The main reason this curve may flatten or even go inverse way down the road is the money betting on the short end and the fact that the lonely investment rarely loses to the crowded investment. 

Foreign v Domestic

Foreign stocks are now cheaper than U.S. stocks across the board. This doesn’t matter much, because they always should be. No country has the combination of industry diversification, corporate innovation, and investor safety that we do, and all deserve to trade at a discount to our market. The mid-2000s, when investors bid up foreign stocks, was the fluke – not the future. 

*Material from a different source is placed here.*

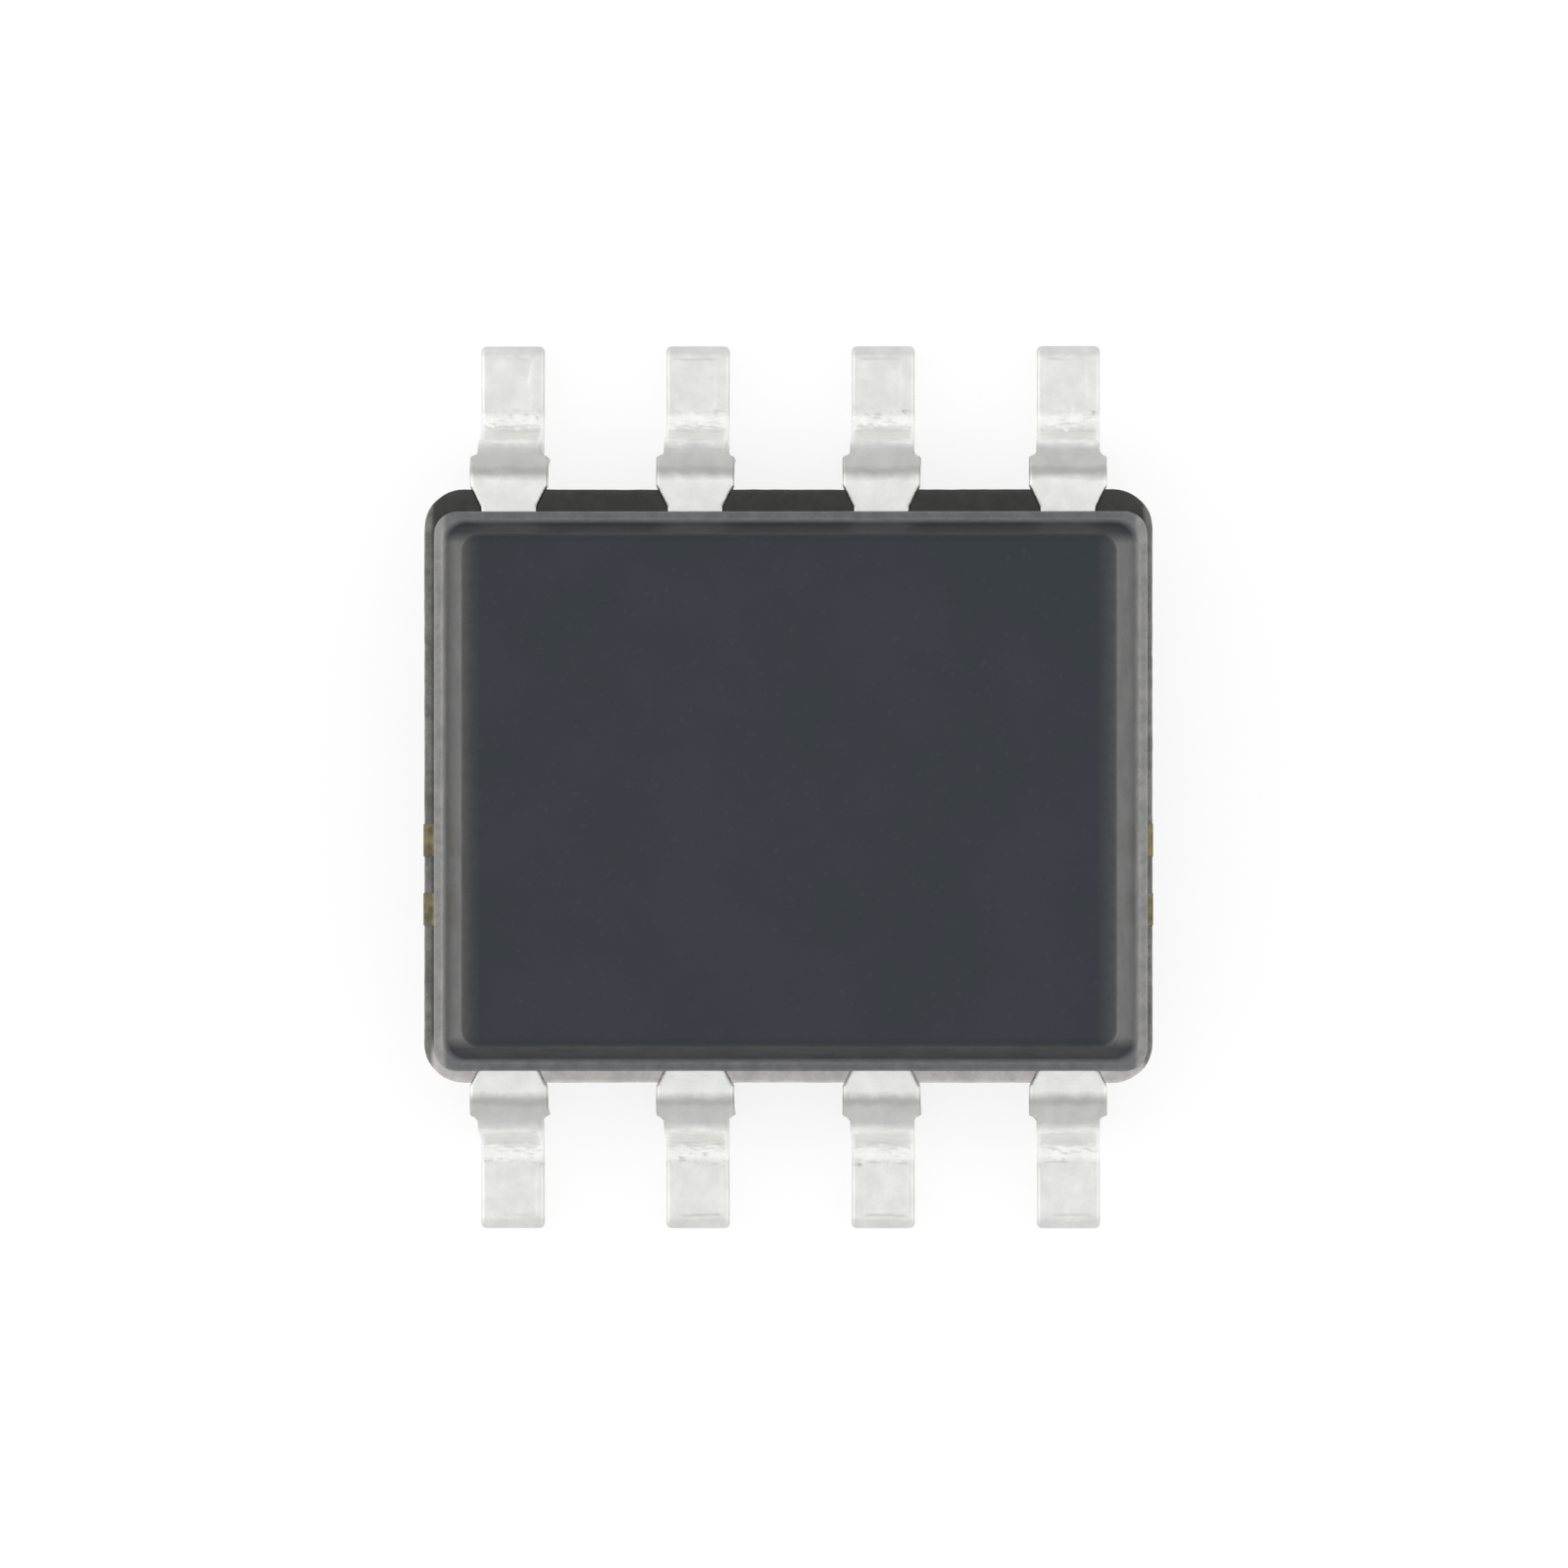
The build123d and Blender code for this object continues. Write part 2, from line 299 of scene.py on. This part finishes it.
def make_body(enclosed):
    """The moulded body, with the exact hollow of the frames, the die and the wires in it."""
    rings = body_rings()
    points = [point for ring in rings for point in ring]
    body = mesh_object("epoxy_body", points, bridge_rings(len(rings), len(rings[0])))
    for node in enclosed:
        cutter = welded_copy(node, "cutter")
        hollow = body.modifiers.new("hollow", "BOOLEAN")
        hollow.operation = "DIFFERENCE"
        hollow.solver = "MANIFOLD"
        hollow.object = cutter
        bpy.context.view_layer.update()
        evaluated = body.evaluated_get(bpy.context.evaluated_depsgraph_get())
        cut_mesh = bpy.data.meshes.new_from_object(evaluated)
        body.modifiers.clear()
        body.data = cut_mesh
        bpy.data.objects.remove(cutter)
    shade(body)
    return body


# ---------------------------------------------------------------- terminals
STATION = 0.011  # spacing of the rings along a terminal
TIP_STEPS = 4
DROP = SHEET_MIDDLE - SHEET / 2
RISER_TURN = math.atan2(DROP, RISER_LEAN)
BEND_LEG = math.tan(RISER_TURN / 2)
SHOULDER_START = RIM_HALF_Y + SHOULDER_FLAT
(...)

That said, at some point, cheap bests opportunity. An emerging markets investor in the year 2000 fared better than a U.S. growth stock investor. We're probably close to a fair tradeoff in valuation discount now. The main reason not to go whole hog abroad is the troubling continued interest in such diversification by investors despite years of underperformance to the U.S. stock market. These aren't primarily value investors buying the cheaper dollar of earnings, either. They believe in blanket global diversification for diversification’s stake (and many own a few percent in gold, because, hey, why not? Lowers portfolio risk, right?) and/or are American declinists who feel America's somehow still on economic thin ice. 

Bottom line – most countries are in worse shape than America. Our portfolios grew heavy enough in foreign markets in recent years – during various panics and streaks of underperformance in foreign stocks, when good sense also said to wait until the mutual fund investor leaves the building.